American banker (born 1958)

Deborah C. Wright (born 1958) is a board member of Citigroup Inc. (Audit, Consumer Compliance and Ethics and Culture Committees), Time Warner, Inc. (Audit Committee Chair) and Voya Financial (Finance Committee Chair). She is a member of the Board of Memorial Sloan-Kettering Cancer Center (Executive Committee and Audit Chair).

== Career ==

Wright was a senior fellow in the Economic Opportunity and Assets Division of the Ford Foundation from January 2015 through June 2016. Established in 1936, the foundation is an independent, global organization.

Wright was previously non-executive chairman of the board of Carver Bancorp, Inc. (NASDAQ - CARV) from January 2014 until December 2016, where she served as chairman and CEO from February 2005 to December 2014 and president and CEO from June 1, 1999. Carver Bancorp, Inc. is the holding company for Carver Federal Savings Bank, a federally chartered savings bank, and the nation's largest publicly traded African- and Caribbean- American operated bank, with approximately $700 million in assets and branches serving inner city neighborhoods in Harlem, Brooklyn and Queens. Black Enterprise Magazine named Carver "Financial Services Company of the Year" in 2006. The American Banker named Wright "Community Banker of the Year" in December 2003 and U.S. Banker named Wright one of the 25 Most Powerful Women in Banking in October 2010.

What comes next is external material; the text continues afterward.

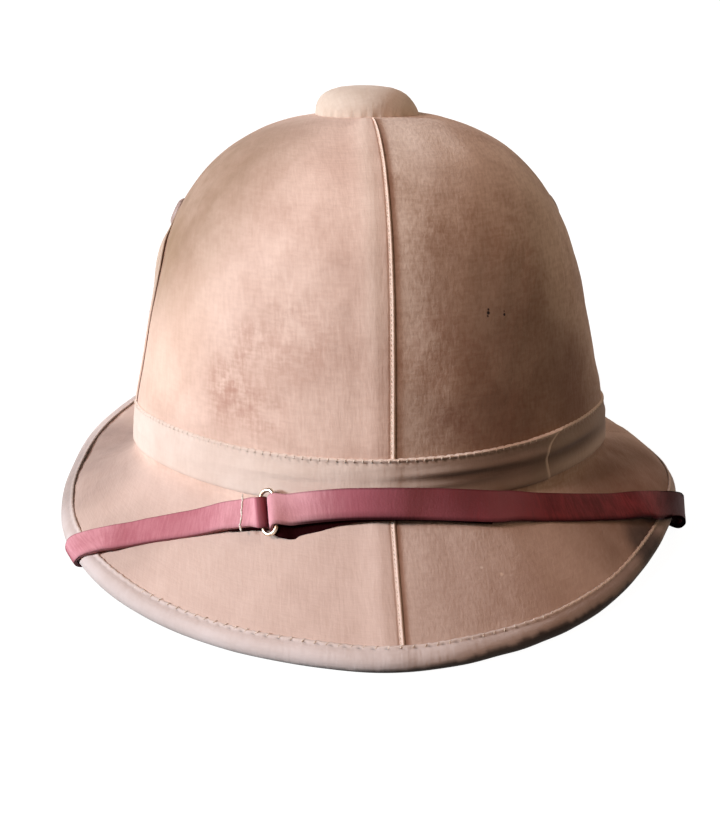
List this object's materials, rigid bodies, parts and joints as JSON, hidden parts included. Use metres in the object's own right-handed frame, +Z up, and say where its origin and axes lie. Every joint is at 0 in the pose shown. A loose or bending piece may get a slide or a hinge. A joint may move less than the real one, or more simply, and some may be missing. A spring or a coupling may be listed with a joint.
{
  "type": "pith helmet",
  "caption": "Cloth-covered pith sun helmet with a domed crown, down-sloping oval brim, top button, band, side eyelets and a leather chin strap over the front brim.",
  "frame": {"origin": "middle of the helmet's overall box, in the plane that it stands on", "axes": "+Z up, -Y the way the front of the helmet faces, +X to the right as seen from the front"},
  "size_m": [0.263, 0.3428, 0.1725],
  "materials": {
    "pressed_pith": "matte pressed plant pith, bare inside",
    "cotton_cover": "matte khaki cotton drill, faded and lightly stained",
    "cotton_band": "matte khaki cotton, stitched along its upper edge",
    "cotton_binding": "matte khaki cotton folded over the edge and stitched",
    "cotton_button": "matte cotton stretched over a round button",
    "painted_eyelet": "dull khaki paint, worn",
    "strap_leather": "smooth wine-red leather, a little dusty",
    "ring_brass": "pale bright wire",
    "rivet_brass": "dull"
  },
  "bodies": {
    "root": {"pith_shell": "pressed_pith", "cover_front_left": "cotton_cover", "cover_front_right": "cotton_cover", "cover_rear_right": "cotton_cover", "cover_rear_left": "cotton_cover", "crown_band": "cotton_band", "brim_binding": "cotton_binding", "top_button": "cotton_button", "vent_left": "painted_eyelet", "vent_right": "painted_eyelet", "chin_strap_short": "strap_leather", "chin_strap_long": "strap_leather", "strap_ring": "ring_brass", "strap_rivet_left": "rivet_brass", "strap_rivet_right": "rivet_brass"}
  },
  "joints": []
}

She was president and CEO of the Upper Manhattan Empowerment Zone from 1996 to 1999 and led development and execution of an investment strategy to expand Harlem's economy, by investing a $250 million capital budget, funded by the public sector, to expand local businesses and cultural institutions.

Wright was appointed Commissioner of The Department of Housing Preservation and Development in 1994 by Mayor Rudolph Giuliani, where she implemented an unprecedented privatization of residential buildings owned and managed by the City of New York. Mayor David N. Dinkins previously appointed her to the board of the New York City Housing Authority and the New York City Planning Commission. Wright began her professional career at the First Boston Corporation and the Partnership for New York City.

She previously served on the Harvard University Board of Overseers, the board of The Children's Defense Fund and Kraft Foods Inc. She was a founding boardmember of the Lower Manhattan Development Corporation, charged with rebuilding lower Manhattan in the aftermath of the September 11, 2001 terrorist attack.

Wright earned A.B., J.D. and M.B.A. degrees from Harvard University. She was raised in Bennettsville, South Carolina and Dallas, Texas.